Ultrafast topological data analysis reveals pandemic-scale dynamics of convergent evolution

Genome variants which re-occur independently across evolutionary lineages are key molecular signatures of adaptation. Inferring the dynamics of such genetic changes from pandemic-scale genomic datasets is now possible, which opens up unprecedented insight into evolutionary processes. However, existing approaches depend on the construction of accurate phylogenetic trees, which remains challenging at scale.
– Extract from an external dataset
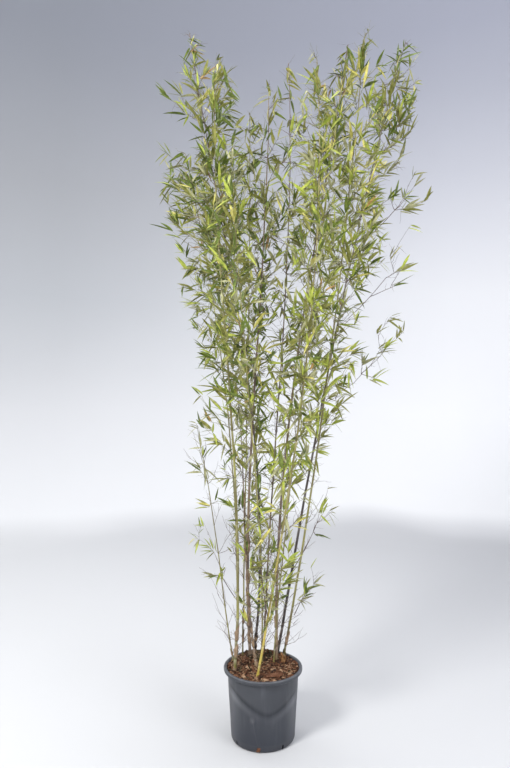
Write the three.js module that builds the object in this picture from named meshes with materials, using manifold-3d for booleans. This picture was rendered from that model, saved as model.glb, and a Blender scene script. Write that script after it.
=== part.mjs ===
import * as THREE from "three";
import { mergeVertices } from "three/addons/utils/BufferGeometryUtils.js";
import Module from "manifold-3d";

// A tall clump of bamboo in a round nursery pot. Millimetres, +Z up.
// The origin is the centre of the pot's flat underside, and -Y is the front.

const GAP = 0.3; // clearance between solids that touch
const MASS_GAP = 0.5; // clearance between masses of leaves

const POT = {
  height: 288,
  rimRadius: 159, // outside of the rolled rim
  lipRadius: 148, // inside of the rim
  skirt: 15, // height of the rim's outer band
  shoulderRadius: 143, // body just under the rim
  footRadius: 128, // outside of the flat underside
  footRound: 12, // rounding between underside and wall
  wall: 3.5,
  sides: 28,
};
const SLOT = { count: 8, width: 8, depth: 14, height: 18, start: -8.5 }; // drain slots round the foot

const SOIL = {
  edge: 274, // height where the bark meets the wall
  crown: 5, // general rise towards the middle
  mound: { x: -10, y: 88, rise: 24, spread: 48 }, // old root mass at the back
  sides: 14, // half of the pot's, so that corners meet corners
};

const CULM = { sides: 6, steps: 6, flare: 1.3, flareHeight: 22, tip: 2.4, taper: 0.8, sink: 6 };
const SWAY_PEAK = 27 / 4; // t (1 - t)^2 peaks at 4 / 27, so a sway comes out at its stated size
const BOUGH = { sides: 5, steps: 4, foot: 4.4, tip: 2.2, sag: 0.1 };
const PLUME = { around: 8, rings: 6, lump: 0.15, taperUp: 0.1, blunt: 0.3, pole: 0.01 };
const WAVE = { x: 2.9, climb: 1.7, y: 3.3, fall: 4.1, shift: 2.3, seedStep: 1.7 }; // how a mass swells and narrows
const SPRAY_LEAN = 0.25; // how far a side mass leans out as it rises
const STUMP_TAPER = 0.25;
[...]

Here we present EVOtRec, an organism-agnostic, fast and scalable Topological Data Analysis approach that enables the inference of convergently evolving genomic variants over time directly from topological patterns in the dataset, without requiring the construction of a phylogenetic tree. Using data from both simulations and published experiments, we show that EVOtRec can robustly identify variants under positive selection and performs orders of magnitude faster than state-of-the-art phylogeny-based approaches, with comparable results. We apply EVOtRec to three large viral genome datasets: SARS-CoV-2, influenza virus A subtype H5N1 and HIV-1. We identify key convergent genome variants and demonstrate how EVOtRec facilitates the real-time tracking of high fitness variants in large datasets with millions of genomes, including effects modulated by varying genomic backgrounds. We envision our Topological Data Analysis approach as a new framework for efficient comparative genomics.